COVID-19: Economic hardships have forced Kenyans back to business as usual – Report

The majority of Kenyans agree with the government view of the resumption of business as usual against the continuous spread of COVID-19 infections in the country.

According to a just released survey on Kenyans knowledge, attitudes and practices of coping with Coronavirus by the Twaweza Civil Organisation, 59 per cent of Kenyans agree with the government’s view that people have resumed to business as usual despite the outbreak.

The acceptance by Kenyans is however due to pangs of hunger and economic destitution.

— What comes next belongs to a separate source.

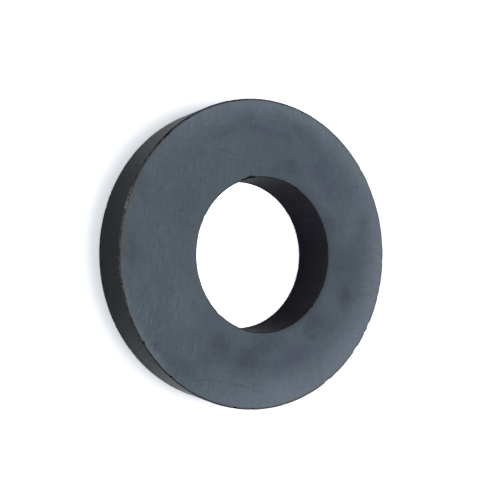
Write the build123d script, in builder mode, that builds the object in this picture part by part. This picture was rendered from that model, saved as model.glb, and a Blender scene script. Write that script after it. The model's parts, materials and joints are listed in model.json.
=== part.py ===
"""Ferrite ring magnet: one pressed and sintered ring with ground faces and a few chipped rims.

Millimetres. The origin is the middle of the bottom face, and +Z runs up the bore.
"""

from build123d import *
from math import sqrt
import os

# Driving dimensions
outer_diameter = 60.0
bore_diameter = 30.0
thickness = 10.3
edge_break = 0.2  # no rim is left as a knife edge

# Chips on the top rims: angle round the ring (degrees from +X), length along the rim, depth
outer_rim_chips = [
    (103.0, 1.5, 0.16),
    (134.0, 1.6, 0.14),
    (160.0, 1.5, 0.14),
    (-29.5, 1.1, 0.14),
    (-41.0, 1.2, 0.14),
    (-59.5, 1.3, 0.18),
    (-81.0, 0.9, 0.12),
    (-96.0, 1.2, 0.14),
    (-103.5, 1.0, 0.12),
]
bore_rim_chips = [
    (103.0, 1.8, 0.26),
    (62.0, 0.9, 0.12),
]

outer_radius = outer_diameter / 2
bore_radius = bore_diameter / 2
ring_width = outer_radius - bore_radius


def ball_radius(length: float, depth: float) -> float:
    """Radius of the ball that bites out a chip this long and this deep."""
    return (length**2 / 4 + depth**2) / (2 * depth)


def ball_offset(length: float, depth: float) -> float:
    """How far that ball's centre stands off a rim's sharp corner, in radius and in height."""
    return (ball_radius(length, depth) - depth) / sqrt(2) - edge_break / 2


with BuildPart() as ring_magnet:
    # the wall's section, standing on the origin's plane, spun once round the bore
    with BuildSketch(Plane.XZ) as section:
        with Locations((bore_radius, 0)):
            Rectangle(ring_width, thickness, align=(Align.MIN, Align.MIN))
        chamfer(section.vertices(), edge_break)
    revolve(axis=Axis.Z)

    # shell-shaped chips along the outer rim of the top face
    for angle, length, depth in outer_rim_chips:
        offset = ball_offset(length, depth)
        with Locations((0, 0, thickness + offset)):
            with PolarLocations(outer_radius + offset, 1, start_angle=angle):
                Sphere(ball_radius(length, depth), mode=Mode.SUBTRACT)

    # and along the bore's rim
    for angle, length, depth in bore_rim_chips:
        offset = ball_offset(length, depth)
        with Locations((0, 0, thickness + offset)):
            with PolarLocations(bore_radius - offset, 1, start_angle=angle):
                Sphere(ball_radius(length, depth), mode=Mode.SUBTRACT)

os.makedirs("parts", exist_ok=True)
ring_magnet.part.label = "ring_magnet"
export_step(ring_magnet.part, "parts/ring_magnet.step")
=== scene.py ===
"""Ferrite ring magnet: one sintered ring, ground top and bottom, lying on a pale floor.

Metres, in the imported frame: the ring rests on z = 0 and its bore runs up +Z.
"""

import json
import logging
import math
import random
from dataclasses import dataclass, field
from enum import Enum

import bmesh
import bpy
import numpy as np
from mathutils import Matrix, Vector, noise


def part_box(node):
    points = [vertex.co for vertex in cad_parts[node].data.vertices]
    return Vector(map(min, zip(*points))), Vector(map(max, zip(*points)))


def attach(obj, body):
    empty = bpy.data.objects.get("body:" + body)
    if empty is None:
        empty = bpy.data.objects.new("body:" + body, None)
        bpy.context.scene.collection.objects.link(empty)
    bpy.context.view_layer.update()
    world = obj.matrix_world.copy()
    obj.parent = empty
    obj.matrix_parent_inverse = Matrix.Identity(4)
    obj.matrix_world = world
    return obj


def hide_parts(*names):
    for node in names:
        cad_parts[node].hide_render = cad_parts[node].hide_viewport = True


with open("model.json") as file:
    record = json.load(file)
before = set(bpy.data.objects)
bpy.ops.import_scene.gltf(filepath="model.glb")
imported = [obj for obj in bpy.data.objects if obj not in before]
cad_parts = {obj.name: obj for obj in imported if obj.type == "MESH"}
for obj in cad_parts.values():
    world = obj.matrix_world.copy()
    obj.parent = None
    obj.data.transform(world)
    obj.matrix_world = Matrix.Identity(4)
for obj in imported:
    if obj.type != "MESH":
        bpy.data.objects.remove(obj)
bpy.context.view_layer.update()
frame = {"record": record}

MM = 0.001
LOG = logging.getLogger("ring_magnet")

Colour = tuple[float, float, float]


def colour(code: str) -> Colour:
    """Turns a paint-chart code into the linear colour that a shader takes.

    Args:
        code: Six hexadecimal digits, two each of red, green and blue.

    Returns:
        The linear red, green and blue.
    """
    parts = [int(code[i:i + 2], 16) / 255 for i in (0, 2, 4)]
    return tuple(p / 12.92 if p <= 0.04045 else ((p + 0.055) / 1.055) ** 2.4 for p in parts)


# ---------------------------------------------------------------------------------------------
# Wiring
# ---------------------------------------------------------------------------------------------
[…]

38 per cent of Kenyans for instance say cash available at hand would only last them for a day of no movement is allowed.

69 per cent of respondents meanwhile say available food stocks would not last them through a single week while another 24 per cent say their medical prescriptions would run out in a week’s time.

COVID-19 as a health concern has continued to take a back seat as Kenyans remain preoccupied with the ensuing economic devastation.

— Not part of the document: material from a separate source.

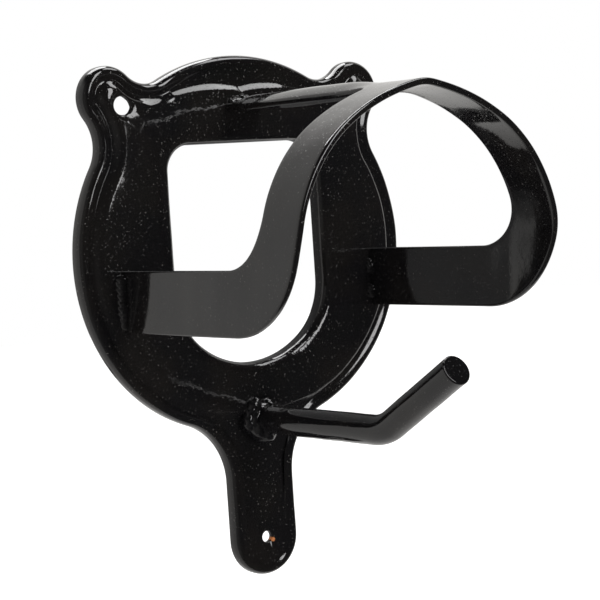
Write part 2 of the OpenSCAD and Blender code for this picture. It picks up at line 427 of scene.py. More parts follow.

Kenyans top three concerns are the negative impact of the pandemic on the economy and businesses at 70 per cent, the closure of businesses and schools at 63 per cent and travel restrictions at 29 per cent.

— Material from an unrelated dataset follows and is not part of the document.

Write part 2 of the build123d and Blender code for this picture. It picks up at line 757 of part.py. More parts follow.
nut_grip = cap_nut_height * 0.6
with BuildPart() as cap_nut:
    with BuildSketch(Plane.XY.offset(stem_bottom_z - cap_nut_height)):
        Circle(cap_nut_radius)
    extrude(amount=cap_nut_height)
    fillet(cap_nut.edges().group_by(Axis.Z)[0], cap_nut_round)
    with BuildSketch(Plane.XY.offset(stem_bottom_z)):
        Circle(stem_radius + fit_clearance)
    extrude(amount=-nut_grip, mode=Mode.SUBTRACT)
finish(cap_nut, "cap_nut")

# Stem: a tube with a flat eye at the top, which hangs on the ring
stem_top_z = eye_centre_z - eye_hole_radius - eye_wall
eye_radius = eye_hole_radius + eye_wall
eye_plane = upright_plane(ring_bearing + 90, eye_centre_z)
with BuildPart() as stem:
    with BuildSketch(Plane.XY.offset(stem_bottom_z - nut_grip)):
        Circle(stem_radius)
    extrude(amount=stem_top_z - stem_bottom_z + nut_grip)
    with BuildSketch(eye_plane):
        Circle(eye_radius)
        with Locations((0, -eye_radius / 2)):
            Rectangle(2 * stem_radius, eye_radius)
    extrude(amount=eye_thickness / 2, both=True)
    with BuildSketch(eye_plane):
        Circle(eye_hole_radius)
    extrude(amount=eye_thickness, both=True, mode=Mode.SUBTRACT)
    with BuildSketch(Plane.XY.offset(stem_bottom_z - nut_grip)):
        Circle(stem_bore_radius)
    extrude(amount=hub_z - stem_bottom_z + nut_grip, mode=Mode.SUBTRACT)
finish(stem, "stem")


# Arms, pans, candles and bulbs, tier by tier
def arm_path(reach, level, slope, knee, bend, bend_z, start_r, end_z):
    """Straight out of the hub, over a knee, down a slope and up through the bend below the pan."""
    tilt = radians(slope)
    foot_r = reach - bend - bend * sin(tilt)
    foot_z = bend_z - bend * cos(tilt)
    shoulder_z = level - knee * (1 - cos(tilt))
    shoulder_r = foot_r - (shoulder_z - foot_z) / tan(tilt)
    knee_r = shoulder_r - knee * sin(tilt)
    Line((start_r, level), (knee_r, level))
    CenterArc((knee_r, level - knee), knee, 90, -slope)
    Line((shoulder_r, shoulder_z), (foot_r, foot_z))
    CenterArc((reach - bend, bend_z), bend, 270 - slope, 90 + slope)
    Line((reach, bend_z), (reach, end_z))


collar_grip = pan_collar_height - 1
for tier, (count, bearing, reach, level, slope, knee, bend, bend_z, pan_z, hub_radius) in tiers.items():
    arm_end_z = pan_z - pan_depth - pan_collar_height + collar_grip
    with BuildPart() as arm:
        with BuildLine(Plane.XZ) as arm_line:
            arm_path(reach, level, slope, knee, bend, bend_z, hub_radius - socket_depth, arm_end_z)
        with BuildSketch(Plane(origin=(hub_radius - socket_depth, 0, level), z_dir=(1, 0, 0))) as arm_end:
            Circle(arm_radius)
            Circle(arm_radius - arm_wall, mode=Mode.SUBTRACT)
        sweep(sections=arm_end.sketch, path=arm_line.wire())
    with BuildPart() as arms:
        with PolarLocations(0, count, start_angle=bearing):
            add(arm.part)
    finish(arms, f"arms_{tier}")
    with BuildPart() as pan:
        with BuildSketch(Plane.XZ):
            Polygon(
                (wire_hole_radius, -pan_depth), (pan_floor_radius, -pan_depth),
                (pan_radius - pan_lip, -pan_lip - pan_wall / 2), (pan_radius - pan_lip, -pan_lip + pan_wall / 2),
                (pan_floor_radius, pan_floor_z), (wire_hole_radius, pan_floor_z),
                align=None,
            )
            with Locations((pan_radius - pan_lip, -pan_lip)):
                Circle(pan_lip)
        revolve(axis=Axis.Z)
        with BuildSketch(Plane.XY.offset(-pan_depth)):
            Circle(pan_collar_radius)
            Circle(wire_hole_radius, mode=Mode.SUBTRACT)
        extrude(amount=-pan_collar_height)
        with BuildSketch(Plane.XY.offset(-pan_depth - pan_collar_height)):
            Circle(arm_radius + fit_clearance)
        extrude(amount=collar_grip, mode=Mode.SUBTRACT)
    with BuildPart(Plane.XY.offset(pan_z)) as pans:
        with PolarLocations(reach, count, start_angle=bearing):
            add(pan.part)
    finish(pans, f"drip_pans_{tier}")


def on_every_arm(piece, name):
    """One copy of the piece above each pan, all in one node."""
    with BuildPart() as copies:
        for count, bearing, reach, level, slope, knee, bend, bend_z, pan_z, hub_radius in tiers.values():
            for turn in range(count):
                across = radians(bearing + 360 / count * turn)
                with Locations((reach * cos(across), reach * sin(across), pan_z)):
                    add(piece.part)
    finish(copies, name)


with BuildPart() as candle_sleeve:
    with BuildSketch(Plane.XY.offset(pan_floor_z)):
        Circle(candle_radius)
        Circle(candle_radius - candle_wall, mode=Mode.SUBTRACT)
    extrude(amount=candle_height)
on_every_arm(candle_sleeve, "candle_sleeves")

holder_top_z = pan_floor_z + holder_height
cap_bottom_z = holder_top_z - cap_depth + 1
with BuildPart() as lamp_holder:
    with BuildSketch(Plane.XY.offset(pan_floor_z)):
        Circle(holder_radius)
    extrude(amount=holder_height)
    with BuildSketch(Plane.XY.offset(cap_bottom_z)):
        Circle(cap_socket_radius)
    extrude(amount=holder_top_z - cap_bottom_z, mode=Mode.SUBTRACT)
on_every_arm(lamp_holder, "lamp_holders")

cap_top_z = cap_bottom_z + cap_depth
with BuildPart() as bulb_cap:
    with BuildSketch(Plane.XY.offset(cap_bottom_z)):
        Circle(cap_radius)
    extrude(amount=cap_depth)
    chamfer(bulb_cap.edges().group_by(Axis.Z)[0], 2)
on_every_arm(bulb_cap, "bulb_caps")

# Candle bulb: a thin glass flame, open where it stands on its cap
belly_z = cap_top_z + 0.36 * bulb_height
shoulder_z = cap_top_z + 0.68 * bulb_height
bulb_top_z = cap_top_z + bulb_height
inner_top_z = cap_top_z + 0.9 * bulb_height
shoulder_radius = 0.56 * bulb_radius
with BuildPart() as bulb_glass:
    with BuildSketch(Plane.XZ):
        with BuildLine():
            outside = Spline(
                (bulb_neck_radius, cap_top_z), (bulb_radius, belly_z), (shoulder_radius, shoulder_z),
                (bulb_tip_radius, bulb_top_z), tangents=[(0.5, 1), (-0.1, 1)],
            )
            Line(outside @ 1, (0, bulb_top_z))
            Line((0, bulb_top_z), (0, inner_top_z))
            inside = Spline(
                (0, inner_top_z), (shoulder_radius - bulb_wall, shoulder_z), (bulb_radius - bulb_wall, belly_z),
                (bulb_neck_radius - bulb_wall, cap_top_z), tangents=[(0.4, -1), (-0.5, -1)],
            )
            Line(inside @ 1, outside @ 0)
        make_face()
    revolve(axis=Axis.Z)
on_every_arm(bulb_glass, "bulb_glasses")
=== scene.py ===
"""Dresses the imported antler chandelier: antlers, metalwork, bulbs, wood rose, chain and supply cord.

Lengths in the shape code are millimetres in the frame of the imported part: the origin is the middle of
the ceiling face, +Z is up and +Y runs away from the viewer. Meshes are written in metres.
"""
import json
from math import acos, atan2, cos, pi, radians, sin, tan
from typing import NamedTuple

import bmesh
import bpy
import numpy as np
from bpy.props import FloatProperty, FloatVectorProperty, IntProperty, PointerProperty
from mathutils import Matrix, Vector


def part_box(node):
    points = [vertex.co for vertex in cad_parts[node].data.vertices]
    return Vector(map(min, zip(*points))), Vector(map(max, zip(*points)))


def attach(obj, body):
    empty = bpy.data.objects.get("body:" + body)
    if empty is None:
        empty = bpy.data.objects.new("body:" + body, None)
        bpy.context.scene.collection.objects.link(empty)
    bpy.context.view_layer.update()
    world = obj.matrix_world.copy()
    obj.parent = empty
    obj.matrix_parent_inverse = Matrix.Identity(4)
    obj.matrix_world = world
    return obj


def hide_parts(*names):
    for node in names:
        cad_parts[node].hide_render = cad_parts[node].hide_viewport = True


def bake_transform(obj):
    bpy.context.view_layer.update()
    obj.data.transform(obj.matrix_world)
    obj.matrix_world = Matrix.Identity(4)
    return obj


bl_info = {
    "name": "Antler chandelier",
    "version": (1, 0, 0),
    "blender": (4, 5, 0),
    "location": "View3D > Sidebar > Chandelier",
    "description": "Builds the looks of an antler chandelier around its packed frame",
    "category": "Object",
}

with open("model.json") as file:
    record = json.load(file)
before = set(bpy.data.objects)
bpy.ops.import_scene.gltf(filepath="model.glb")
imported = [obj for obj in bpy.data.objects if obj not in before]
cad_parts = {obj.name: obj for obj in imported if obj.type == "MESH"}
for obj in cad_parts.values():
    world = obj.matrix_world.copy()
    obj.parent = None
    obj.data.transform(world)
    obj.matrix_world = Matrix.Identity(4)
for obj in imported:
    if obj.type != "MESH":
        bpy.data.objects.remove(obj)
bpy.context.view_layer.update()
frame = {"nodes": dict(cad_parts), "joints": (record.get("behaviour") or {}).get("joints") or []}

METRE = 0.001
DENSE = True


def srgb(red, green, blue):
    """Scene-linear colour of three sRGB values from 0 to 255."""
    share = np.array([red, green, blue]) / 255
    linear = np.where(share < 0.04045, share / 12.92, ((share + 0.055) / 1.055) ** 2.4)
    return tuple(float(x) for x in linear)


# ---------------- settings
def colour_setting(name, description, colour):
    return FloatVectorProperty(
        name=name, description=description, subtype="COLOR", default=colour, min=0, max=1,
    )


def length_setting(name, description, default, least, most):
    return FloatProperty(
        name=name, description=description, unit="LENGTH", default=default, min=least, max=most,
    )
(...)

Further, Kenyans sight the biggest impacts as lost income and financial constraints at 85 per cent, increased food prices at 28 per cent and reduced interactions with friends at 23 per cent.

Meanwhile, 52 percent of households have reported an increase in food prices while 23 per cent of the homes indicate many food items are out of stock.

68 percent of households now say basic food intake has gotten worse compared to previous months.

Among the items registering the steepest increase in costs have been listed as sugar, maize and vegetables.

In spite of ‘the business as usual concerns’, a majority indicate they are aware of the risk posed by the virus and have taken requisite measures top among them being the wearing of masks and social distancing.

The survey was targeted at 3000 respondents and was conducted via a mobile phone survey with one special panel round between May 29 and June 30.